The Court also held that Courts are obliged to give effect to those Acts which purport to be in effect in New Zealand regardless of any attack upon the assumptions or procedures which might have led to their enactment. Furthermore, Acts of Parliament do not derive their authority from the Treaty of Waitangi and they are binding upon all persons within the territory of New Zealand. The actions or omissions of one’s ancestors could have no bearing on one’s liability under a New Zealand statute of general application.

Many of the pseudolaw cases in the 1990’s were based on a misunderstanding or misinterpretation of the effect of the Treaty of Waitangi. For example, in R v Pairama (1995) 13 CRNZ 496 the defendant who faced serious criminal charges argued that according to Maori custom, a father must represent his son and that it would be a breach of the Treaty of Waitangi and the Declaration of Independence 1835 if the accused was denied this right. Further applications were also made for a jury comprising of six Maori and six Pakeha members.

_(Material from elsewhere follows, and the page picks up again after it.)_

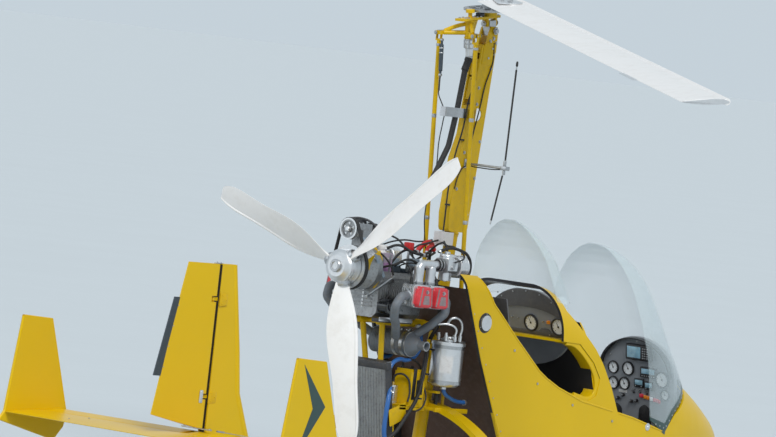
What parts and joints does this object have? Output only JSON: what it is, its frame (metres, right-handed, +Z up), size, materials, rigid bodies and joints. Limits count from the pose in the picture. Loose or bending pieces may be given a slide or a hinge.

These arguments were rejected. Affirming New Zealand Maori Council v Attorney-General [1987] 1 NZLR 641 the Court noted that rights conferred by the Treaty of Waitangi can not be enforced in the Courts except in so far as a statutory recognition of the rights can be found and that the legal status of the Declaration of Independence was the same as for the Treaty. Neither document could be enforced at municipal law unless the Legislature specifically referred to them. Furthermore, there was no recognition of a Treaty-based right or one based on the Declaration of Independence for a father to represent his son according to Maori custom and there was no provision for the composition of a jury to be evenly divided between Maori and Pakeha members.